Diagnosed with cancer as teenager, North Dakota native earns biology degree, seeks to become a doctor
Jacob Greenmyer’s career aspirations came from his own personal tragedy.
After being diagnosed with a rare form of cancer as a teenager, Greenmyer is now a medical student in the School of Medicine and Health Sciences.
“I was influenced by the great staff, doctors and everyone that helped me through that time,” he said.
Visiting the doctor unfortunately was commonplace for Greenmyer growing up. As an 8 year old, Greenmyer was diagnosed with common variable immunodeficiency, a disorder marked by recurrent infections. Then as high school freshman, he spent 13 months with chest pain, pneumonia and other symptoms.
In addition to battling those health conditions that year, doctors broke the toughest news yet. Greenmyer was diagnosed with a rare form of cancer, called mucoepidermoid carcinoma.

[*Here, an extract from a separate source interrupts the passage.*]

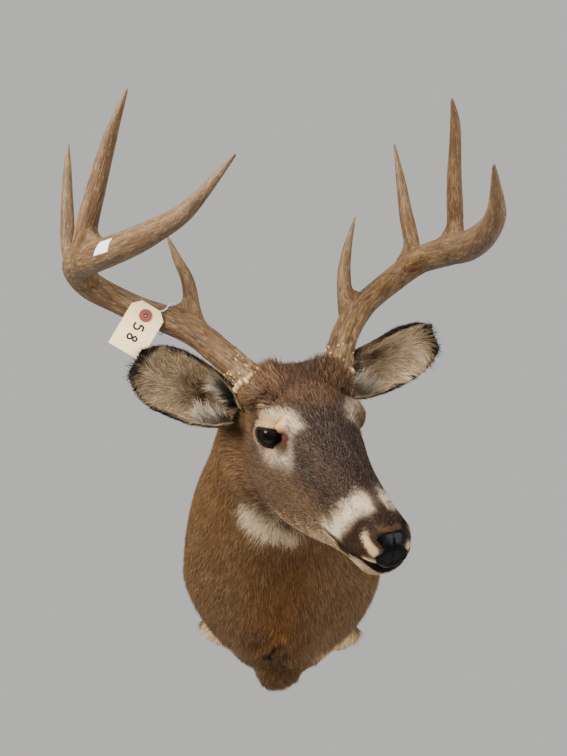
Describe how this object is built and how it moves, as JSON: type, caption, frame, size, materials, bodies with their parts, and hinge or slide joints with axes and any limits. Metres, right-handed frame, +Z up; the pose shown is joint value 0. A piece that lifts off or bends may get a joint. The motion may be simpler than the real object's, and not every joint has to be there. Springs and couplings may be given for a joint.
{
  "type": "whitetail buck shoulder mount",
  "caption": "Wall-hung shoulder mount of an antlered whitetail buck, head turned to its left, ears spread, paper lot tag tied to one antler.",
  "frame": {"origin": "a point on the wall face of the back board, behind the middle of the trunk", "axes": "+X to the buck's left, +Y into the wall, +Z up; the animal reaches out along -Y"},
  "size_m": [0.5001, 0.5641, 0.7976],
  "materials": {
    "board": "bare plywood, matte",
    "coat": "short brown deer hair lying flat, matte",
    "face_coat": "very short grizzled grey-brown hair, matte",
    "pale_coat": "cream hair, matte",
    "ear_coat": "cream hair inside, dark brown hair on the back and rim, matte",
    "nose": "pebbled black skin, satin",
    "eye": "dark glass, polished",
    "antler": "stained antler bone, grooved lengthwise, lighter and smoother at the tips",
    "card": "manila card, matte",
    "eyelet": "red paper reinforcing ring, matte",
    "string": "white cotton string"
  },
  "bodies": {
    "root": {"back_board": "board", "trunk": "coat", "neck": "coat", "foreleg_stub_R": "pale_coat", "foreleg_stub_L": "pale_coat", "head": "face_coat", "lower_jaw": "pale_coat", "nose_pad": "nose", "eye_R": "eye", "eye_L": "eye", "ear_R": "ear_coat", "ear_L": "ear_coat", "antler_R_base": "antler", "antler_R_middle": "antler", "antler_R_beam_end": "antler", "antler_R_brow_tine": "antler", "antler_R_second_tine": "antler", "antler_R_third_tine": "antler", "antler_L_base": "antler", "antler_L_middle": "antler", "antler_L_beam_end": "antler", "antler_L_brow_tine": "antler", "antler_L_second_tine": "antler", "antler_L_third_tine": "antler", "lot_tag": "card", "tag_eyelet": "eyelet", "tag_string": "string"}
  },
  "joints": []
}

He lost half of his left lung to the disease, but he’s happy to report now that he’s cancer free.
During those health setbacks, he saw firsthand the impact his doctors had on his life, which led to him pursuing a medical degree.
“I owe it to them, and my family, to try and do something with this opportunity,” he said. “I was influenced along the way by a lot of great people to get into the medical field.”
The Stirum, N.D. native, received his undergraduate degree in biology from UND. He also was a UND and Me scholarship winner, an annual $10,000 scholarship provided by the Minnesota Vikings to UND.
Has also served on the board for the Global Friends Coalition, which helps New Americans integrate into the Grand Forks community.